- _What you need to do_
In the listing below, find the line containing "castor_at(1, -1) castor_wheel(1);" and the line containing "if empty is". Repeat exactly those two lines and every line between them, nothing more.

* BEGIN *

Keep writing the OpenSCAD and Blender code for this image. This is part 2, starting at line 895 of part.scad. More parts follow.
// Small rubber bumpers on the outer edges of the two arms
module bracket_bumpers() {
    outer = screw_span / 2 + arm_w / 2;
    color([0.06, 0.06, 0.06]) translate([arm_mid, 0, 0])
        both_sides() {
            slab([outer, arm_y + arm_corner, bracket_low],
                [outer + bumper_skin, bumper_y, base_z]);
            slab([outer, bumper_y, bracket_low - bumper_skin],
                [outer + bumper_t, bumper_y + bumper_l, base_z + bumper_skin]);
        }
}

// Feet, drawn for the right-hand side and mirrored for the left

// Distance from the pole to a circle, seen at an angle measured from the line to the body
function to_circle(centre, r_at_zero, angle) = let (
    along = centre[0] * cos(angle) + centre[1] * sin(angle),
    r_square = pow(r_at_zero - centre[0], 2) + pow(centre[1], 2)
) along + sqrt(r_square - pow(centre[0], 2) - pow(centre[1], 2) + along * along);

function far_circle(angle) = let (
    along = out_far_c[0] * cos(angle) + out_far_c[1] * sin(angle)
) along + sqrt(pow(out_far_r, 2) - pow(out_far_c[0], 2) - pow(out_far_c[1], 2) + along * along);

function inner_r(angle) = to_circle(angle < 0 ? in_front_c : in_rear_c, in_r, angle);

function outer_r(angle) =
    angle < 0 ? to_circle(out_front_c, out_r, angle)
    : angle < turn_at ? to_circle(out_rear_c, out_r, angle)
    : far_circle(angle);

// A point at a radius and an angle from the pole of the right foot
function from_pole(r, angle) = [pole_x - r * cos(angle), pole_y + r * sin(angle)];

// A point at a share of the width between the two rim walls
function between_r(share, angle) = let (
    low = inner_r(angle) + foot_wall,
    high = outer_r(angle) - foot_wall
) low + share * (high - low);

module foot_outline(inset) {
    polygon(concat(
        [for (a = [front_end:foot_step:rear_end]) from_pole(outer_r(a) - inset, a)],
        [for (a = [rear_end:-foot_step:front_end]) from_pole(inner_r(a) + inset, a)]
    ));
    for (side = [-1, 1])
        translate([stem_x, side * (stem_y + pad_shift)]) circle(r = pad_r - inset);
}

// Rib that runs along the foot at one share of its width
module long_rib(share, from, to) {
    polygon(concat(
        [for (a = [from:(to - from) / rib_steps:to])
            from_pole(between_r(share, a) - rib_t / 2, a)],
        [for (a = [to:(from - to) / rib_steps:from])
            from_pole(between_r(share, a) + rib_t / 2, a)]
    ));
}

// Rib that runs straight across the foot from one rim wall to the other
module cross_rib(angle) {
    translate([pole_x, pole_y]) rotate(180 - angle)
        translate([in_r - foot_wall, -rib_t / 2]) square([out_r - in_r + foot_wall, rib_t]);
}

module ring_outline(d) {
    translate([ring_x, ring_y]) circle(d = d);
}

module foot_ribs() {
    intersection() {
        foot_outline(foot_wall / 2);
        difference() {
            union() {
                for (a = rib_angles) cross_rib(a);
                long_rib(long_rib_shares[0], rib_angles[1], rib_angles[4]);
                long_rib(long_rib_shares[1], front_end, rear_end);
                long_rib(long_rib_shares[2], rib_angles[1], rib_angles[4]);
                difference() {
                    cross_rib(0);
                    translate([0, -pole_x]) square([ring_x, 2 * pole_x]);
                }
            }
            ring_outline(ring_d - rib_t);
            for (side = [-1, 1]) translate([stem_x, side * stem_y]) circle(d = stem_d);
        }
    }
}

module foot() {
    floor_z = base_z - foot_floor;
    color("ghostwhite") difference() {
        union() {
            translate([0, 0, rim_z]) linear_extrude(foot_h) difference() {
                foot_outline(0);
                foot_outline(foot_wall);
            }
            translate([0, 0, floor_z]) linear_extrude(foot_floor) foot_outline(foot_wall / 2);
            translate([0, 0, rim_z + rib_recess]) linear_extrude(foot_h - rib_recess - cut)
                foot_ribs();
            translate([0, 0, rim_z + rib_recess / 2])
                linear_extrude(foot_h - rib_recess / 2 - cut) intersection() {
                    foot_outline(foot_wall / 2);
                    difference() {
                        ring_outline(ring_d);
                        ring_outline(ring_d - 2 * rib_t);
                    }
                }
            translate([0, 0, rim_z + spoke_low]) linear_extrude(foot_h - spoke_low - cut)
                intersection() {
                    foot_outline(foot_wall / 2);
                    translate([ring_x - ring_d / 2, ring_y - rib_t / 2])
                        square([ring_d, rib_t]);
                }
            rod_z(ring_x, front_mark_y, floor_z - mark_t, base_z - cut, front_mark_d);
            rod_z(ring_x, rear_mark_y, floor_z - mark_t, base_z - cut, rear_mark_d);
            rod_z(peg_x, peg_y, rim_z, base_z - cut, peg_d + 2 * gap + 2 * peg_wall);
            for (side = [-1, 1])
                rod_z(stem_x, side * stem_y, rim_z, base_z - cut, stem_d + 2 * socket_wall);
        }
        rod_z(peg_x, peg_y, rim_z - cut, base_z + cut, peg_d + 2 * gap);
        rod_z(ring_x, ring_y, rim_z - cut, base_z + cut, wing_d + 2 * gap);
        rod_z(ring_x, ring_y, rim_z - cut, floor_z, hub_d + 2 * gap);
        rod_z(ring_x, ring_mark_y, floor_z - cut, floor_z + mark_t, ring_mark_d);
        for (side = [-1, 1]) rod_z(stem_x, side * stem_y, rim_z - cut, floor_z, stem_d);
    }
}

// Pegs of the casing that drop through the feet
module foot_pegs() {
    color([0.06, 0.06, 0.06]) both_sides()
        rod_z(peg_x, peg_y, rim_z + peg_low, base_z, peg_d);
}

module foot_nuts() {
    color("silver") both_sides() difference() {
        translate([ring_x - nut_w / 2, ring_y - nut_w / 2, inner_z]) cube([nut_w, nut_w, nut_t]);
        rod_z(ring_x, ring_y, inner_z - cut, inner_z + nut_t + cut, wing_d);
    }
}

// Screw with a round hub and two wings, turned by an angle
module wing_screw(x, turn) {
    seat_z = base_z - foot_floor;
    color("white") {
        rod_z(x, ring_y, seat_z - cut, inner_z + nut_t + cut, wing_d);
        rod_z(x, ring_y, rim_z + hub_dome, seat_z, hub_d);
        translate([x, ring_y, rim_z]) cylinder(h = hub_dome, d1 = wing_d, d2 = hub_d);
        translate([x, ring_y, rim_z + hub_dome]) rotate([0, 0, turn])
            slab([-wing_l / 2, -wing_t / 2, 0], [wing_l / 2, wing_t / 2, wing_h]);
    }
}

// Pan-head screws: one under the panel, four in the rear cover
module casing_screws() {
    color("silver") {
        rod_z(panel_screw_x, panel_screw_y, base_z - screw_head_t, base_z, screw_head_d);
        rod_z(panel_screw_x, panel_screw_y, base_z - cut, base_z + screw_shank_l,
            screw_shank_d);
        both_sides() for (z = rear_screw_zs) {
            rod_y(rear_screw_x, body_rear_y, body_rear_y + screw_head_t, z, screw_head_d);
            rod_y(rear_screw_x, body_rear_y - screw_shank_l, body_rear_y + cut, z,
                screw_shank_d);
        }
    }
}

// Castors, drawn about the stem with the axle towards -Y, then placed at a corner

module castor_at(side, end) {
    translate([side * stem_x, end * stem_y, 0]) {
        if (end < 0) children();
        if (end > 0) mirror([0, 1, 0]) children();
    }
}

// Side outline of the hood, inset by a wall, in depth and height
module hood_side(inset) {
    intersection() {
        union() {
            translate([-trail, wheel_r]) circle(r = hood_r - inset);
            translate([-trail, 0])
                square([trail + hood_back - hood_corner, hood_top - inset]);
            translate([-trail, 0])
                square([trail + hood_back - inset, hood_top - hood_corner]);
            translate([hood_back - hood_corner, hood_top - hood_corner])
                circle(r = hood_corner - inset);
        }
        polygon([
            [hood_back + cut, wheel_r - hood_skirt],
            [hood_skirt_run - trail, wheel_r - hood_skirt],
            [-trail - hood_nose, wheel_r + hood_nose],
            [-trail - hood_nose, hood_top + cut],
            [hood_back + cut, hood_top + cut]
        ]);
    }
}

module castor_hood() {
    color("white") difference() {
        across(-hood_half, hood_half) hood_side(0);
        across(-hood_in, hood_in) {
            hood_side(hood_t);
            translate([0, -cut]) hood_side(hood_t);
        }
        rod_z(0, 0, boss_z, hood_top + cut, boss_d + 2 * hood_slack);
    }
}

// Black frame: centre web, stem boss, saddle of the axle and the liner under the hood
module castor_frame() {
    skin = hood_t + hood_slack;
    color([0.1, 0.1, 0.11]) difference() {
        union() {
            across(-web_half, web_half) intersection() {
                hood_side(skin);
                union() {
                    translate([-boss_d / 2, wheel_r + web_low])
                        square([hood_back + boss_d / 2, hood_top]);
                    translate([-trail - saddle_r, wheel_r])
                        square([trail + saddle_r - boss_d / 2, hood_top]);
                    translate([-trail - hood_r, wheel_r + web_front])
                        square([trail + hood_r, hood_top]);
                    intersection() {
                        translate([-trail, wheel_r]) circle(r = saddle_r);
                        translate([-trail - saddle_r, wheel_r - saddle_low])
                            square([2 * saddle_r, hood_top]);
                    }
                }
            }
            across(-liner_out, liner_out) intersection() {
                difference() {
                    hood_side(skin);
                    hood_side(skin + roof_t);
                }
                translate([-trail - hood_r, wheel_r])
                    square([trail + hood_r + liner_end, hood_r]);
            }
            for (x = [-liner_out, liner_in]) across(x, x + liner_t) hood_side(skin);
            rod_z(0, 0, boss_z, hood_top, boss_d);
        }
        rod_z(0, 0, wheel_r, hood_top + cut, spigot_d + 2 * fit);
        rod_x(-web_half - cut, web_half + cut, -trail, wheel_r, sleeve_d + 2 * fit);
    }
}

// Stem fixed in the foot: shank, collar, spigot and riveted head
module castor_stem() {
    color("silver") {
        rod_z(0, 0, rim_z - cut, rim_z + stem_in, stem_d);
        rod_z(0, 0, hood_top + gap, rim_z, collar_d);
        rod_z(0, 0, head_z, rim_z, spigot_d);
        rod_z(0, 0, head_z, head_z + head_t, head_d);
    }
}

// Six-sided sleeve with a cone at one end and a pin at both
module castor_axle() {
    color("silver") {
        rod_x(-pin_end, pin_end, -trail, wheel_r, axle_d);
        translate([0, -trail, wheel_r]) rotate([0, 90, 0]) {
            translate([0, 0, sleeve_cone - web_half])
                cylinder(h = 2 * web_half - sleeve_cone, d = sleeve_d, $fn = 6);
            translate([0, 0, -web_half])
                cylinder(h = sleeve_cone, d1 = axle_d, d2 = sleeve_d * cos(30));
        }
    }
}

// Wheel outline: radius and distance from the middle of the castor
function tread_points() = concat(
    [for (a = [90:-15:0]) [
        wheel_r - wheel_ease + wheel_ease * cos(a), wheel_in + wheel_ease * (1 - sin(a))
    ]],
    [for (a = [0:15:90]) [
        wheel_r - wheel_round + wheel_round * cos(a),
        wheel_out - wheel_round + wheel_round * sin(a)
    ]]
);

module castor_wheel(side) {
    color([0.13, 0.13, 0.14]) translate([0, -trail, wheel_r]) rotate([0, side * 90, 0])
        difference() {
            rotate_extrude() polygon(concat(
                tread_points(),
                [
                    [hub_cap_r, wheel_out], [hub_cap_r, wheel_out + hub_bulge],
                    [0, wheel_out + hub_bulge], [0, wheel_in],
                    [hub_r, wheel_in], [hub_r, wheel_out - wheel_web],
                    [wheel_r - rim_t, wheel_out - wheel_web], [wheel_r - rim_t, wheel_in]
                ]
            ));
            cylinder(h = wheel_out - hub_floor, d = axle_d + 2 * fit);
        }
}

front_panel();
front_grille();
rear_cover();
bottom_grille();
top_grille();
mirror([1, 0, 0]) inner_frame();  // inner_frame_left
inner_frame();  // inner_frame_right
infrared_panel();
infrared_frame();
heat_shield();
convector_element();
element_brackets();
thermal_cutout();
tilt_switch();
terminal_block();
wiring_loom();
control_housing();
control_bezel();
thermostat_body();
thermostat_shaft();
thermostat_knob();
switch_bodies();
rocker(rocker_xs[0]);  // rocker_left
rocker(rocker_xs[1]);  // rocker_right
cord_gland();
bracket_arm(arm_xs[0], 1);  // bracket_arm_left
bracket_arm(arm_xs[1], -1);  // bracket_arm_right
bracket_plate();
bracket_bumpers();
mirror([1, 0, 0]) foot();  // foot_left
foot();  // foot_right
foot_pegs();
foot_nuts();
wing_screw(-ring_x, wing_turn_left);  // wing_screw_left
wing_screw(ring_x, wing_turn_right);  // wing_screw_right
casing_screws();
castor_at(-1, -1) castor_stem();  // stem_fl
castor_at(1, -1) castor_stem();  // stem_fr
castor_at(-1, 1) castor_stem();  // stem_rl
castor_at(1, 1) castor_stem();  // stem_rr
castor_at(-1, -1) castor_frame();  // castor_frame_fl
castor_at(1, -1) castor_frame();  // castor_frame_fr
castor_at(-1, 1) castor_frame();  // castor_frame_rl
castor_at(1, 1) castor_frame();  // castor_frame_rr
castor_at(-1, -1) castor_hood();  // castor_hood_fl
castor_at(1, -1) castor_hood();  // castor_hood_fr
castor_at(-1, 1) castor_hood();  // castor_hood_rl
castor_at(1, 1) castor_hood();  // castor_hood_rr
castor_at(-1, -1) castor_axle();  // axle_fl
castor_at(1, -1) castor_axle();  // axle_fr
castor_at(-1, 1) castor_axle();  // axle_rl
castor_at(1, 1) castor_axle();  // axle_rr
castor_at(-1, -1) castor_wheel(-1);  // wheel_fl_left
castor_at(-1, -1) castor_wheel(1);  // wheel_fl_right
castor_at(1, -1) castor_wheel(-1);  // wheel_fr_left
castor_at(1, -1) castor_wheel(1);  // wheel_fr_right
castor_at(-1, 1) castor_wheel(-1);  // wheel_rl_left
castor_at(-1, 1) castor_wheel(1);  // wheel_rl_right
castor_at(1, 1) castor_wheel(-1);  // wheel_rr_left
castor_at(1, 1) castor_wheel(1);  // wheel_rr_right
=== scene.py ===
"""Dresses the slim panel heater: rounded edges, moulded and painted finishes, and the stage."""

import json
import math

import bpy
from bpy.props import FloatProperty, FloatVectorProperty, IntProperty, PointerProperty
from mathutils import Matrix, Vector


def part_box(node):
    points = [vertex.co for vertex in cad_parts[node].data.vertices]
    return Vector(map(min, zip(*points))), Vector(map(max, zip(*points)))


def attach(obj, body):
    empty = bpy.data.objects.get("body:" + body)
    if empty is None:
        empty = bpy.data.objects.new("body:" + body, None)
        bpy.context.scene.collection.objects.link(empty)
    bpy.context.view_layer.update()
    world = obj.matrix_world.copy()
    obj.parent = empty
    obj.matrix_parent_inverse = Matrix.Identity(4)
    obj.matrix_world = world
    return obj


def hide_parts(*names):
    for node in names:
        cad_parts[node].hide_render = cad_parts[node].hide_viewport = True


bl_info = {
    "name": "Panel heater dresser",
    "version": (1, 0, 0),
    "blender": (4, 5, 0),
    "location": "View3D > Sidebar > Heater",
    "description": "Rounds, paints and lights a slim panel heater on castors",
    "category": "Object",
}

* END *

- _Result of the exercise_
castor_at(1, -1) castor_wheel(1);  // wheel_fr_right
castor_at(-1, 1) castor_wheel(-1);  // wheel_rl_left
castor_at(-1, 1) castor_wheel(1);  // wheel_rl_right
castor_at(1, 1) castor_wheel(-1);  // wheel_rr_left
castor_at(1, 1) castor_wheel(1);  // wheel_rr_right
=== scene.py ===
"""Dresses the slim panel heater: rounded edges, moulded and painted finishes, and the stage."""

import json
import math

import bpy
from bpy.props import FloatProperty, FloatVectorProperty, IntProperty, PointerProperty
from mathutils import Matrix, Vector


def part_box(node):
    points = [vertex.co for vertex in cad_parts[node].data.vertices]
    return Vector(map(min, zip(*points))), Vector(map(max, zip(*points)))


def attach(obj, body):
    empty = bpy.data.objects.get("body:" + body)
    if empty is None:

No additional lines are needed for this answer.